TASK TO COMPLETE → Return only the lines running from the line that holds "shrink_sleeve()" to the line that holds "for body, members", including both.

DATA EXTRACT →
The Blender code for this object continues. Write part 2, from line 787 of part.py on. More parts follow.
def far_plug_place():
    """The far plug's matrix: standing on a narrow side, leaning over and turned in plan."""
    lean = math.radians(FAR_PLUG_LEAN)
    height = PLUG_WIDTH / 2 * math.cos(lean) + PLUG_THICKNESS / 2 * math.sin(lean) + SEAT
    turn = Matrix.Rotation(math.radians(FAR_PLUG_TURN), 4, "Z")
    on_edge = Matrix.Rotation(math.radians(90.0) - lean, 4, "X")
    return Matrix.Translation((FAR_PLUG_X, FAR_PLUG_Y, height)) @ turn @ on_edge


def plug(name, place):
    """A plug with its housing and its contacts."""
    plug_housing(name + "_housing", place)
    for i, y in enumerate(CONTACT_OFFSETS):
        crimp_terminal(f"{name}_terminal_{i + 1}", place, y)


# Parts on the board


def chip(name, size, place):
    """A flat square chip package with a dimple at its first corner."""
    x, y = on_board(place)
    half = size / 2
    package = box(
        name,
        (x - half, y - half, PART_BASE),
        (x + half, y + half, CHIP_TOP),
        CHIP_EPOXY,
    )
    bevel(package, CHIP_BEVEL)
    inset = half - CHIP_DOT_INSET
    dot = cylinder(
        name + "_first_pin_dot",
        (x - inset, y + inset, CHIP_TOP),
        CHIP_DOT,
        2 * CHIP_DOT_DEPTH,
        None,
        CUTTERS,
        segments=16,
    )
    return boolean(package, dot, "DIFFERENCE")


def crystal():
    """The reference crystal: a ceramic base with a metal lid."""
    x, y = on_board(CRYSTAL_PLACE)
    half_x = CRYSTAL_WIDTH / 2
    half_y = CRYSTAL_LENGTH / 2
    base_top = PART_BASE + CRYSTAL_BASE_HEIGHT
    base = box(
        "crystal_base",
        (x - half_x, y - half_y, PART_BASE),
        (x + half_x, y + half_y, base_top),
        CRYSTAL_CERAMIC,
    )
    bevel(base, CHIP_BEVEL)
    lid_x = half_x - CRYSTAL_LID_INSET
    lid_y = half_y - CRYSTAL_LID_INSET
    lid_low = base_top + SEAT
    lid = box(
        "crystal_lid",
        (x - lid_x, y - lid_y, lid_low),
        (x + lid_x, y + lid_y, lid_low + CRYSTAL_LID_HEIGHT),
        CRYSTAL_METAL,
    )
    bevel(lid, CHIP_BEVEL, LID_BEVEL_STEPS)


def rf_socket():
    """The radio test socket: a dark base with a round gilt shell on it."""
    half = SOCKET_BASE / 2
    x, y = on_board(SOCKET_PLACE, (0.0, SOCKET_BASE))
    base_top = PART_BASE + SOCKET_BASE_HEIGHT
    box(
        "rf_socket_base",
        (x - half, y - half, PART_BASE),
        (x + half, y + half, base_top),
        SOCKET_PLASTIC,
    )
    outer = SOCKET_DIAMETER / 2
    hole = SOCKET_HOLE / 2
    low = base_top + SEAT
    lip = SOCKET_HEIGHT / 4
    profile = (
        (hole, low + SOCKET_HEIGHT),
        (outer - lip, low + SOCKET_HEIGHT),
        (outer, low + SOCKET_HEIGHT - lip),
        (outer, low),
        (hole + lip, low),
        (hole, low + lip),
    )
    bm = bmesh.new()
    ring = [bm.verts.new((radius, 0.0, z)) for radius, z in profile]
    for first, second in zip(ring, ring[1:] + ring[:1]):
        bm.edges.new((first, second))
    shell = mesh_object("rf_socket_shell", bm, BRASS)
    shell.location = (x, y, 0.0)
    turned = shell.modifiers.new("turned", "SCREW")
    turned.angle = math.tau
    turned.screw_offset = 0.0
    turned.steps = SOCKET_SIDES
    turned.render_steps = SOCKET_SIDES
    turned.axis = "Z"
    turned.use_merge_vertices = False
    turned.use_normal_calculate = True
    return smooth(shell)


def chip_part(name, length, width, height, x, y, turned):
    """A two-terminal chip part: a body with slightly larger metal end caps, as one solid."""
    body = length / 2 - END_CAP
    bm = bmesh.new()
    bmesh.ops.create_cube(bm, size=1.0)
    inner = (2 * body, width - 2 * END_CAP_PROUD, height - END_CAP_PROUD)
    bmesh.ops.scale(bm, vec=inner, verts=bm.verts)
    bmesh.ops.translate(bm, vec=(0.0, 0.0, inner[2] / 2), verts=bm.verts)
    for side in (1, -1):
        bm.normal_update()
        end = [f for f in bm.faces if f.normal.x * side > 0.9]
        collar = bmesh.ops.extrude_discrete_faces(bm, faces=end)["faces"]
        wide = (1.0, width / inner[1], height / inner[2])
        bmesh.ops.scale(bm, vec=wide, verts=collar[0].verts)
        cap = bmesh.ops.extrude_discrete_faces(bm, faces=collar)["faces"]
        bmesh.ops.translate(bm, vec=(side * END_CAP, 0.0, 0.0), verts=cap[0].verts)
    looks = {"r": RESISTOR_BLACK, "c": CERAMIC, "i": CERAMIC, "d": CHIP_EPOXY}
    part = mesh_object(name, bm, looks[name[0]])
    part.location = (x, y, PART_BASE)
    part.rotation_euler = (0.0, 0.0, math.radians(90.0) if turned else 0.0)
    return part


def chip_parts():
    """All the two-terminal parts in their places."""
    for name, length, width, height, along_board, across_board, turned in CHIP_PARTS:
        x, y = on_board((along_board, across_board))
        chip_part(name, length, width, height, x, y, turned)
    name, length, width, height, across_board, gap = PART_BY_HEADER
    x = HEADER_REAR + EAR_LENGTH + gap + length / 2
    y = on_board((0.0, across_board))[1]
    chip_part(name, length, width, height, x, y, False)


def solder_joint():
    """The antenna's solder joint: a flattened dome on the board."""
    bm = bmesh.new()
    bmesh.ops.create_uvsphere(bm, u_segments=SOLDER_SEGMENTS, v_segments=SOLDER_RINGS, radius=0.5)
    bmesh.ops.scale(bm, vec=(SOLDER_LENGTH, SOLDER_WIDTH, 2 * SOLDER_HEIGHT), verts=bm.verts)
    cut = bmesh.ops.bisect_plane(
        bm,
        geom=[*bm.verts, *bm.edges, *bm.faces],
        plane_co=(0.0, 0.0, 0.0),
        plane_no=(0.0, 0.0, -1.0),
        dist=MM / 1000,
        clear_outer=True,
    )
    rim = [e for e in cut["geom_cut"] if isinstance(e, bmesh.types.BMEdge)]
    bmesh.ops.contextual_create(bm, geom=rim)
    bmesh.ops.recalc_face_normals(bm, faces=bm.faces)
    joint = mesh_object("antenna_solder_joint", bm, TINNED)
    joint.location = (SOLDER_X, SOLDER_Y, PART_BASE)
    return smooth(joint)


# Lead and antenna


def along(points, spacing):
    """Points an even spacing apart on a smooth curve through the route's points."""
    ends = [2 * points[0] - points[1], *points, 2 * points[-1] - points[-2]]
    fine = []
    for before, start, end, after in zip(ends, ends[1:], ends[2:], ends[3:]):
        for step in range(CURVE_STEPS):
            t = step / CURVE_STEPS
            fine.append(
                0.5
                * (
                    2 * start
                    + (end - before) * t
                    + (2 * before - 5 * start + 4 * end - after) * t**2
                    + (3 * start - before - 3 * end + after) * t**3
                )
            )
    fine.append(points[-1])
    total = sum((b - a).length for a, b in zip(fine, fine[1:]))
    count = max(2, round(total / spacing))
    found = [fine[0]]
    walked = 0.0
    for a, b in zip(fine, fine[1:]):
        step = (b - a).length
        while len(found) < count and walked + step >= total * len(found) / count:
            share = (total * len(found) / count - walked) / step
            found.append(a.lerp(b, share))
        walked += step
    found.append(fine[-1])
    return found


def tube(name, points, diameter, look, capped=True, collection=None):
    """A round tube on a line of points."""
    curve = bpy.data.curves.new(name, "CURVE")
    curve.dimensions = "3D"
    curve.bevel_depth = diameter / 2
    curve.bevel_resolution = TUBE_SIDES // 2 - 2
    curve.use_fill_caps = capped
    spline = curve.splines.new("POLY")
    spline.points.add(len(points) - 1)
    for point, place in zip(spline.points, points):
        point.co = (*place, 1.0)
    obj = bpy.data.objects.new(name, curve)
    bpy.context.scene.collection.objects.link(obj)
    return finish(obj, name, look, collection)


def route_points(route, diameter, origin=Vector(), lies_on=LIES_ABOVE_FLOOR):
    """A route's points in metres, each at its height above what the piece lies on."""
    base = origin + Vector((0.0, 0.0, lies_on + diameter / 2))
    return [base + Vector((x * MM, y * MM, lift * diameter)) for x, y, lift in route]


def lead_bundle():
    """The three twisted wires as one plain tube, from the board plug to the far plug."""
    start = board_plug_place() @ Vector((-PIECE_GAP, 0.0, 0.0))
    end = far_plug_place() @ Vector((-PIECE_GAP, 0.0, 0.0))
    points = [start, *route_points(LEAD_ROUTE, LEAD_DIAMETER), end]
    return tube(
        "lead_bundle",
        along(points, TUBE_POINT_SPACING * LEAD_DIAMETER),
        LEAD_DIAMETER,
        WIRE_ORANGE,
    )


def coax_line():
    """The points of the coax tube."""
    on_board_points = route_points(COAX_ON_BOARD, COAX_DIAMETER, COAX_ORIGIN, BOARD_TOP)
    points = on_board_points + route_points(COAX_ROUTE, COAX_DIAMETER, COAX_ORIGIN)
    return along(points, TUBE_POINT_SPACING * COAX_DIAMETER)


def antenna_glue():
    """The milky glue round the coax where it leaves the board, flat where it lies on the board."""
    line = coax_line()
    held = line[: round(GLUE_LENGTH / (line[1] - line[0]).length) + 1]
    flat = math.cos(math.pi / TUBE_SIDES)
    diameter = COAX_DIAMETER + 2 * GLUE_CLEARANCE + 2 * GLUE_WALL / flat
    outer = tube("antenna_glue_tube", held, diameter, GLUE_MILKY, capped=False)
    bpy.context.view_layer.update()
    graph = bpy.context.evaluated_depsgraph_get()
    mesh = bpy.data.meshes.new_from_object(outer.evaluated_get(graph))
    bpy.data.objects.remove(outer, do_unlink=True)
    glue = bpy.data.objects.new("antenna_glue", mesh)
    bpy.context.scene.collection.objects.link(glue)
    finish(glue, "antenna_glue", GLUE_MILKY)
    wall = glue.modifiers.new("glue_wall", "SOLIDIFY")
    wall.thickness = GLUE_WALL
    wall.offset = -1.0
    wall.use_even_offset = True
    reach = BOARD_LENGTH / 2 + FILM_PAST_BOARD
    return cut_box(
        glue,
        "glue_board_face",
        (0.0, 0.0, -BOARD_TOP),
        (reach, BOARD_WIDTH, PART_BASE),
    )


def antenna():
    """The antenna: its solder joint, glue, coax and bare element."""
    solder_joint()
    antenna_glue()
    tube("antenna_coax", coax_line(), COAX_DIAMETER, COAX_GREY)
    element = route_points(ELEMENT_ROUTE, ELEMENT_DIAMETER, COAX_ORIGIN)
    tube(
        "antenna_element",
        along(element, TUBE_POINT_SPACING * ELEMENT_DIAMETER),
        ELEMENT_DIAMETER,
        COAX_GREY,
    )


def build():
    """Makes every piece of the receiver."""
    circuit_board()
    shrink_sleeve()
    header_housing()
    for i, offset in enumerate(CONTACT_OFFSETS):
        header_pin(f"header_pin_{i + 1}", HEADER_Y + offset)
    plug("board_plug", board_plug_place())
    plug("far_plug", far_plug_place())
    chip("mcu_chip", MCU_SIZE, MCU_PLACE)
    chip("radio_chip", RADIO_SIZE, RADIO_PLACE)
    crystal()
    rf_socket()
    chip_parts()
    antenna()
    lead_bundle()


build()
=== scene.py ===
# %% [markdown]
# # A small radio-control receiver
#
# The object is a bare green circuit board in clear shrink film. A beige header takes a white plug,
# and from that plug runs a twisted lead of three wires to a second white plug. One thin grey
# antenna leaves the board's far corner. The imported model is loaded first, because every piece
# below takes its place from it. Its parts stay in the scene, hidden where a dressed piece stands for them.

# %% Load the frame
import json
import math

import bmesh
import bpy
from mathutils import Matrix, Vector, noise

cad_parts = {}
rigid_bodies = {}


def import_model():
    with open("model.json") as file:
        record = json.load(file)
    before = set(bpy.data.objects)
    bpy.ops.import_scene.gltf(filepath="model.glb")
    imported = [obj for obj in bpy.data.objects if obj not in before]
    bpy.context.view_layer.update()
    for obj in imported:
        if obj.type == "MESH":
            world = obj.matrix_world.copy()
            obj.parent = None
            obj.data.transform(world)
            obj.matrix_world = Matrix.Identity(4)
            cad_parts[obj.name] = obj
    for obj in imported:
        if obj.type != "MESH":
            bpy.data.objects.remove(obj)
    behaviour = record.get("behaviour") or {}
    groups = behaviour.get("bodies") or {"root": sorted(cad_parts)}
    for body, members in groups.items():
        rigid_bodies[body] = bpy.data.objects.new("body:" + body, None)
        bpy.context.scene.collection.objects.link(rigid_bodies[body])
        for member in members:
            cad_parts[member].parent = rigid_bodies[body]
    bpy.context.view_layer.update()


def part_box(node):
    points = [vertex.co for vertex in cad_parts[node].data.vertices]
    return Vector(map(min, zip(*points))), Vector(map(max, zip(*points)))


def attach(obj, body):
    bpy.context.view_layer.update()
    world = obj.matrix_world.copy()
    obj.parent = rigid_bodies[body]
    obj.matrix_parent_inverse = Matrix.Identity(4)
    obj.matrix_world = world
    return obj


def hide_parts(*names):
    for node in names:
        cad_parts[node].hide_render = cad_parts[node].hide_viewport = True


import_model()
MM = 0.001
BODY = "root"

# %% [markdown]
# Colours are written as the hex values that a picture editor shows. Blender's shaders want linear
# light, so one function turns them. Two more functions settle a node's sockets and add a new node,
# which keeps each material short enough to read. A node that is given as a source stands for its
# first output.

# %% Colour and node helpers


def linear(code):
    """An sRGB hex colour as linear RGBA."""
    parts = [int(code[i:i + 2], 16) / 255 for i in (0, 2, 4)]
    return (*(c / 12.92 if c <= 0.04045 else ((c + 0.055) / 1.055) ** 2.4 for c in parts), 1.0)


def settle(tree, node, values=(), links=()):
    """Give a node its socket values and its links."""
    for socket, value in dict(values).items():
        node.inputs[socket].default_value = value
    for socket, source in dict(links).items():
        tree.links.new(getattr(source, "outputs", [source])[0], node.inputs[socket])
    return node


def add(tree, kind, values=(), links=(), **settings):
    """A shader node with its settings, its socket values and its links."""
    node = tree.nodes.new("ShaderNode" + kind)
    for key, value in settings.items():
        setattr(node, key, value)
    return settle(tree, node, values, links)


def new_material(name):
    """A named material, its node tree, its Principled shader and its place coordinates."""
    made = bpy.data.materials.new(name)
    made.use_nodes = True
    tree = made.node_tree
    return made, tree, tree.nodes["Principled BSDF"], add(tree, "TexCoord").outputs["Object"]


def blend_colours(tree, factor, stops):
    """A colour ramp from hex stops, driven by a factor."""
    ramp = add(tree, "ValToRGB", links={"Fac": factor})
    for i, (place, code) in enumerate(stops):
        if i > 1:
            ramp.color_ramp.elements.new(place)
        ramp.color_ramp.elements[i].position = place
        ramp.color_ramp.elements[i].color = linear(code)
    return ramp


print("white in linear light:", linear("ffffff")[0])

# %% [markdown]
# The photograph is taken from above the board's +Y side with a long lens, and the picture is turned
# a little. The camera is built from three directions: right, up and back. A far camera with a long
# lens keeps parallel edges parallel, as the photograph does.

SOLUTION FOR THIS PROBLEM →
    shrink_sleeve()
    header_housing()
    for i, offset in enumerate(CONTACT_OFFSETS):
        header_pin(f"header_pin_{i + 1}", HEADER_Y + offset)
    plug("board_plug", board_plug_place())
    plug("far_plug", far_plug_place())
    chip("mcu_chip", MCU_SIZE, MCU_PLACE)
    chip("radio_chip", RADIO_SIZE, RADIO_PLACE)
    crystal()
    rf_socket()
    chip_parts()
    antenna()
    lead_bundle()


build()
=== scene.py ===
# %% [markdown]
# # A small radio-control receiver
#
# The object is a bare green circuit board in clear shrink film. A beige header takes a white plug,
# and from that plug runs a twisted lead of three wires to a second white plug. One thin grey
# antenna leaves the board's far corner. The imported model is loaded first, because every piece
# below takes its place from it. Its parts stay in the scene, hidden where a dressed piece stands for them.

# %% Load the frame
import json
import math

import bmesh
import bpy
from mathutils import Matrix, Vector, noise

cad_parts = {}
rigid_bodies = {}


def import_model():
    with open("model.json") as file:
        record = json.load(file)
    before = set(bpy.data.objects)
    bpy.ops.import_scene.gltf(filepath="model.glb")
    imported = [obj for obj in bpy.data.objects if obj not in before]
    bpy.context.view_layer.update()
    for obj in imported:
        if obj.type == "MESH":
            world = obj.matrix_world.copy()
            obj.parent = None
            obj.data.transform(world)
            obj.matrix_world = Matrix.Identity(4)
            cad_parts[obj.name] = obj
    for obj in imported:
        if obj.type != "MESH":
            bpy.data.objects.remove(obj)
    behaviour = record.get("behaviour") or {}
    groups = behaviour.get("bodies") or {"root": sorted(cad_parts)}
    for body, members in groups.items():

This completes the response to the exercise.